> _Directions_
Count how many lines of the data include "with". The answer is that number and nothing else.

- - - - -

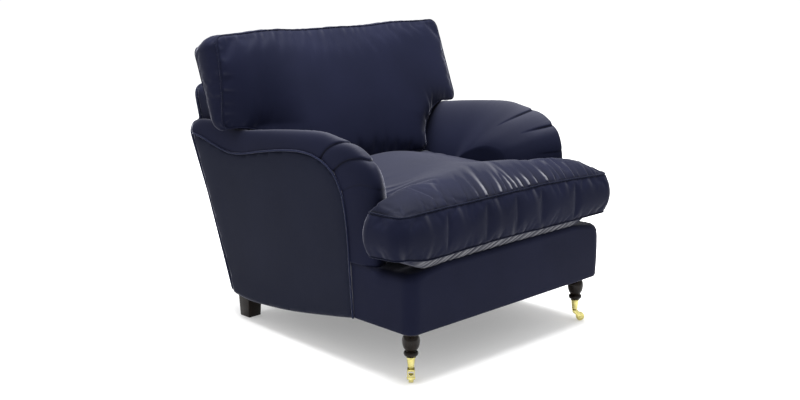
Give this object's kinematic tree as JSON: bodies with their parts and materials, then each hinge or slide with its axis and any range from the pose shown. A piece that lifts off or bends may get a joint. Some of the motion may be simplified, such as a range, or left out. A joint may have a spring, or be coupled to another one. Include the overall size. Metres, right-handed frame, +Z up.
{
  "type": "upholstered armchair",
  "caption": "Low Howard-style armchair with scrolled arms, loose T-shaped seat and back cushions, turned front legs on brass castors and square rear legs.",
  "frame": {"origin": "on the floor under the middle of the chair's bounding box", "axes": "+Z up, the front of the chair faces -Y, +X to the right for someone who faces the chair"},
  "size_m": [0.9144, 0.9864, 0.8718],
  "materials": {
    "navy_velvet": "navy cotton velvet with a short pile",
    "lining_cloth": "matt woven black lining",
    "cushion_filling": "cotton-cased feather and foam",
    "dark_wood": "dark stained, satin lacquer",
    "beech": "planed, unfinished",
    "castor_brass": "polished",
    "zip_brass": "dull",
    "steel": "bright wire and zinc plate"
  },
  "bodies": {
    "chair": {"arm_left": "navy_velvet", "arm_piping_left": "navy_velvet", "arm_piping_right": "navy_velvet", "arm_post_left": "beech", "arm_post_right": "beech", "arm_rail_left": "beech", "arm_rail_right": "beech", "arm_right": "navy_velvet", "back_lower_rail": "beech", "back_post_left": "beech", "back_post_right": "beech", "back_top_rail": "beech", "castor_cup_left": "castor_brass", "castor_cup_right": "castor_brass", "corner_block_front_left": "beech", "corner_block_front_right": "beech", "corner_block_rear_left": "beech", "corner_block_rear_right": "beech", "dust_cover": "lining_cloth", "front_border": "navy_velvet", "front_leg_left": "dark_wood", "front_leg_right": "dark_wood", "front_rail": "beech", "inside_back": "navy_velvet", "leg_bolt_front_left": "steel", "leg_bolt_front_right": "steel", "leg_bolt_rear_left": "steel", "leg_bolt_rear_right": "steel", "outside_arm_panel_left": "navy_velvet", "outside_arm_panel_right": "navy_velvet", "outside_back_panel": "navy_velvet", "rear_leg_left": "dark_wood", "rear_leg_right": "dark_wood", "rear_rail": "beech", "seat_deck": "lining_cloth", "seat_spring_1": "steel", "seat_spring_2": "steel", "seat_spring_3": "steel", "seat_spring_4": "steel", "side_rail_left": "beech", "side_rail_right": "beech"},
    "seat_cushion": {"seat_cushion_cover": "navy_velvet", "seat_cushion_filling": "cushion_filling", "seat_cushion_lower_piping": "navy_velvet", "seat_cushion_upper_piping": "navy_velvet", "seat_cushion_zip": "zip_brass"},
    "back_cushion": {"back_cushion_cover": "navy_velvet", "back_cushion_filling": "cushion_filling", "back_cushion_lower_piping": "navy_velvet", "back_cushion_upper_piping": "navy_velvet", "back_cushion_zip": "zip_brass"},
    "left_castor": {"castor_axle_left": "castor_brass", "castor_fork_left": "castor_brass", "castor_pin_left": "castor_brass"},
    "left_castor_wheel": {"castor_wheel_left": "castor_brass"},
    "right_castor": {"castor_axle_right": "castor_brass", "castor_fork_right": "castor_brass", "castor_pin_right": "castor_brass"},
    "right_castor_wheel": {"castor_wheel_right": "castor_brass"}
  },
  "joints": [
    {"name": "seat_cushion_slide", "type": "slide", "parent": "chair", "child": "seat_cushion", "axis": [0, -1, 0], "range_m": [0, 0.75]},
    {"name": "back_cushion_lift", "type": "slide", "parent": "chair", "child": "back_cushion", "axis": [0, 0, 1], "range_m": [0, 0.45]},
    {"name": "left_castor_swivel", "type": "hinge", "parent": "chair", "child": "left_castor", "pos_m": [-0.3522, -0.4387, 0.0335], "axis": [0, 0, 1], "continuous": true},
    {"name": "left_castor_roll", "type": "hinge", "parent": "left_castor", "child": "left_castor_wheel", "pos_m": [-0.36405, -0.45089, 0.0127], "axis": [0.7169, -0.6972, 0], "continuous": true},
    {"name": "right_castor_swivel", "type": "hinge", "parent": "chair", "child": "right_castor", "pos_m": [0.3522, -0.4387, 0.0335], "axis": [0, 0, 1], "continuous": true},
    {"name": "right_castor_roll", "type": "hinge", "parent": "right_castor", "child": "right_castor_wheel", "pos_m": [0.36439, -0.45055, 0.0127], "axis": [0.6972, 0.7169, 0], "continuous": true}
  ]
}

- - - - -

> _Output below_
3